Harriet Beecher Stowe (June 14, 1811 – July 1, 1896) was an American abolitionist and author. Her novel Uncle Tom's Cabin (1852) was a depiction of life for African-Americans under slavery; it reached millions as a novel and play, and became influential in the United States and United Kingdom. It energized anti-slavery forces in the American North, while provoking widespread anger in the South. She wrote more than 20 books, including novels, three travel memoirs, and collections of articles and letters. She was influential both for her writings and her public stands on social issues of the day.
Harriet Elisabeth Beecher was born in Litchfield, Connecticut on June 14, 1811. She was the seventh of 13 children, born to outspoken religious leader Lyman Beecher and Roxana Foote, a deeply religious woman who died when Stowe was only five years old. Her notable siblings included a sister, Catharine Beecher,who was an educator and author as well as seven brothers who became ministers: including Henry Ward Beecher, Charles Beecher, and Edward Beecher .
Harriet enrolled in the seminary (girls' school) run by her sister Catharine, where she received a traditionally "male" education in the classics, including study of languages and mathematics. Among her classmates there was Sarah P. Willis, who later wrote under the pseudonym Fanny Fern. At the age of 21, she moved to Cincinnati, Ohio to join her father, who had become the president of Lane Theological Seminary. There, she also joined the Semi-Colon Club, a literary salon and social club whose members included the Beecher sisters, Caroline Lee Hentz, Salmon P. Chase, Emily Blackwell, and others.
It was in that group that she met Calvin Ellis Stowe, a widower and professor at the seminary. The two married on January 6, 1836. He was an ardent critic of slavery, and the Stowes supported the Underground Railroad, temporarily housing several fugitive slaves in their home. They had seven children together, including twin daughters.
In 1850, Congress passed the Fugitive Slave Law, prohibiting assistance to fugitives. At the time, she had moved with her family into a home on the campus of Bowdoin College, where her husband was now teaching. On March 9, 1850, Stowe wrote to Gamaliel Bailey, editor of the weekly antislavery journal National Era, that she planned to write a story about the problem of slavery: "I feel now that the time is come when even a woman or a child who can speak a word for freedom and humanity is bound to speak... I hope every woman who can write will not be silent." Shortly after, In June 1851, when she was 40, the first installment of her Uncle Tom's Cabin was published in the National Era. She originally used the subtitle "The Man That Was A Thing", but it was soon changed to "Life Among the Lowly". Installments were published weekly from June 5, 1851, to April 1, 1852. Uncle Tom's Cabin was published in book form on March 20, 1852, by John P. Jewett with an initial print run of 5,000 copies. Each of its two volumes included three illustrations and a title-page designed by Hammatt Billings. In less than a year, the book sold an unprecedented three hundred thousand copies. By December, as sales began to wane, Jewett issued an inexpensive edition at 37 1/2 cents each to further inspire sales.

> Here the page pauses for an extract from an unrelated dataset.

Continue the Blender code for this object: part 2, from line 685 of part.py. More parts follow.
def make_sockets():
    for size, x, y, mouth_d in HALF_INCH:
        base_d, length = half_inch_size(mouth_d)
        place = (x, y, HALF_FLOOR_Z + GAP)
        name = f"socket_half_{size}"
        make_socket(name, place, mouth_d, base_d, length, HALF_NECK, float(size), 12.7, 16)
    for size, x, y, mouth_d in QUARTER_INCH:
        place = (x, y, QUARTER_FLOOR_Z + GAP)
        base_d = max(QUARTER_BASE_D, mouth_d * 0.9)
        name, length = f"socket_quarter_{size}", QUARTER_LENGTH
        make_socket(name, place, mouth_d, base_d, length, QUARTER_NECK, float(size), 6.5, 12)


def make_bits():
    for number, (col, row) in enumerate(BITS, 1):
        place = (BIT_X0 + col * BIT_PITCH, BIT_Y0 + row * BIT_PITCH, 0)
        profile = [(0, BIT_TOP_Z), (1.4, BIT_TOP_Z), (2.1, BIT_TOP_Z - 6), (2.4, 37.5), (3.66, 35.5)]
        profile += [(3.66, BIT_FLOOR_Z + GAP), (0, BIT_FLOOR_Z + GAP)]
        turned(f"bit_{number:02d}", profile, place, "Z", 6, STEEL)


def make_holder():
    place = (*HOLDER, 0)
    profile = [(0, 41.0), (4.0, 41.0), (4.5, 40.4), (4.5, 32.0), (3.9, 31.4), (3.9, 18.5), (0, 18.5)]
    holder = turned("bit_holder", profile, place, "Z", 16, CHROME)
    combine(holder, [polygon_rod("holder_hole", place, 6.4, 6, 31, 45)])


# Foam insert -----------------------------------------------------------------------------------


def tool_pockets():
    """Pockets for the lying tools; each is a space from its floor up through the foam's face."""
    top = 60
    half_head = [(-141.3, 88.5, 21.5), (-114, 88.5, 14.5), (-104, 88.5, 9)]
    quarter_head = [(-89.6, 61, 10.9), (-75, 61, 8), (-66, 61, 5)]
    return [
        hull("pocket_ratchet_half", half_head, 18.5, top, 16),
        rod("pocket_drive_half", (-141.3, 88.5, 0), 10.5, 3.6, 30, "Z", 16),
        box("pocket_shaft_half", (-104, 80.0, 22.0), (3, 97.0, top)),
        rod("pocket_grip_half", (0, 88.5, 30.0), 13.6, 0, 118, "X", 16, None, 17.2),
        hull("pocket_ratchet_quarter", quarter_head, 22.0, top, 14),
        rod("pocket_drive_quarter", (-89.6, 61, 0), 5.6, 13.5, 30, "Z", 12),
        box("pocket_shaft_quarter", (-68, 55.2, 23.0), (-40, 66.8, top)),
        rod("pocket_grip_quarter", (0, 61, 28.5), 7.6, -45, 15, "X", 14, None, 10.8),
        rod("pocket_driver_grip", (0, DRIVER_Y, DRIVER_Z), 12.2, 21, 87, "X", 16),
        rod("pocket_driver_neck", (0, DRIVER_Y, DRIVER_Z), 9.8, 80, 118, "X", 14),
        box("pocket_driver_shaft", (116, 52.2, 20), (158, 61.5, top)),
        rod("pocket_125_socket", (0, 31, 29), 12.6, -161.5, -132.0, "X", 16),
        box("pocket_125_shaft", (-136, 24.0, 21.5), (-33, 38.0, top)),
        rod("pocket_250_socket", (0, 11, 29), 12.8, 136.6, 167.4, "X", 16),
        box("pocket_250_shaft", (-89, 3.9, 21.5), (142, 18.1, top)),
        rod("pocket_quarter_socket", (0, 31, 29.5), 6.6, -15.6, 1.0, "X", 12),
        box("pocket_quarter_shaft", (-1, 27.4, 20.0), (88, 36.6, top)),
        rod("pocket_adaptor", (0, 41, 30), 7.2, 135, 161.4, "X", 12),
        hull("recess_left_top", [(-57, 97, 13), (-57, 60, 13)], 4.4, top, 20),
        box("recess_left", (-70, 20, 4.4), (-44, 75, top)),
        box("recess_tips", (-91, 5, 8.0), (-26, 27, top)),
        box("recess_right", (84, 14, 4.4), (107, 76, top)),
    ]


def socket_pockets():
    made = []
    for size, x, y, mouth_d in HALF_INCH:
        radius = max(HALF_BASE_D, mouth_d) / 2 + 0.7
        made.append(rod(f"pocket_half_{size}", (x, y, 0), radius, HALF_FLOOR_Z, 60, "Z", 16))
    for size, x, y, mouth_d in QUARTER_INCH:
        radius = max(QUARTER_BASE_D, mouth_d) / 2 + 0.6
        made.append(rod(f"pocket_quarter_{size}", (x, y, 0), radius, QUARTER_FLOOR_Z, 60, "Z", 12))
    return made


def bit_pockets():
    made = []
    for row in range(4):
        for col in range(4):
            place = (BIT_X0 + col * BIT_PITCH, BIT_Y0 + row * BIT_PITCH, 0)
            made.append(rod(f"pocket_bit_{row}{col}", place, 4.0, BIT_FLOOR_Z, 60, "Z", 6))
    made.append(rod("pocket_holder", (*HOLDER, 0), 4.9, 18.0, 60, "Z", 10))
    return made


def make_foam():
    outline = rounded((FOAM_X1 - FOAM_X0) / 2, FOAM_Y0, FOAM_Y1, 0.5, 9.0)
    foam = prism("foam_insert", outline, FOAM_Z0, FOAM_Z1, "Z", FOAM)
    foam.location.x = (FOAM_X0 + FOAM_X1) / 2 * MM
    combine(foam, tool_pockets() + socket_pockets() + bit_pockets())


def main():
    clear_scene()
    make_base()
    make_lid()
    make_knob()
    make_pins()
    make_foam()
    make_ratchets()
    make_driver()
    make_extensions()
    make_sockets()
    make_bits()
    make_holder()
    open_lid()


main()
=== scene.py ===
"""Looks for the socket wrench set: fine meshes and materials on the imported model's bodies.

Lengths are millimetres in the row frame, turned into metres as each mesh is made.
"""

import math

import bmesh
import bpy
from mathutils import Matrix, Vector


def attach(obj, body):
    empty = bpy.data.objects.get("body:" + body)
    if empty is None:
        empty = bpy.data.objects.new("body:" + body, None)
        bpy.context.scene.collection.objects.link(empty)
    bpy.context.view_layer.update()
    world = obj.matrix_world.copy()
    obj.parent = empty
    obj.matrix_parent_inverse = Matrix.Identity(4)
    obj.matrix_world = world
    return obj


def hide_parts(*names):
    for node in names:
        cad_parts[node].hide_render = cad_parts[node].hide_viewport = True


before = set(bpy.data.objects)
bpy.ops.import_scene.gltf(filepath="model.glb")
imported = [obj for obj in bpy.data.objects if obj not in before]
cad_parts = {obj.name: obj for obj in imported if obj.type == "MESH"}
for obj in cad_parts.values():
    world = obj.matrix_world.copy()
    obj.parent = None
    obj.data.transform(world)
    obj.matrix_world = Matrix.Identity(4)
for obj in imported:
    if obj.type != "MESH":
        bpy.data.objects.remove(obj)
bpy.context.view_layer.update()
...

The book's emotional portrayal of the impact of slavery captured the nation's attention. It added to the debate about abolition and slavery, and aroused opposition in the South. Within a year, 300 babies were named "Eva" in Boston alone and a play based on the book opened in New York in November of that year.
After the outbreak of the Civil War, Stowe traveled to Washington, D.C. and there met President Abraham Lincoln on November 25, 1862. Legend has it that, upon meeting her, he greeted her by saying, "so you are the little woman who wrote the book that started this great war." In reality, little is known about the meeting. Stowe's daughter Hattie reported, "It was a very droll time that we had at the White house [sic] I assure you... I will only say now that it was all very funny—and we were ready to explode with laughter all the while." Stowe's own letter to her husband is equally ambiguous: "I had a real funny interview with the President."
In the 1870s, Stowe's brother Henry Ward Beecher was accused of adultery and became the subject of a national scandal. Stowe, unable to bear the public attacks on her brother, fled to Florida but asked family members to send her newspaper reports. Through the affair, however, she remained loyal to her brother and believed he was innocent.
Mrs. Stowe was among the founders of the Hartford Art School which later became part of the University of Hartford.
Stowe died on July 1, 1896, at age eighty-five, in Hartford, Connecticut. She is buried in the historic cemetery at Phillips Academy in Andover, Massachusetts.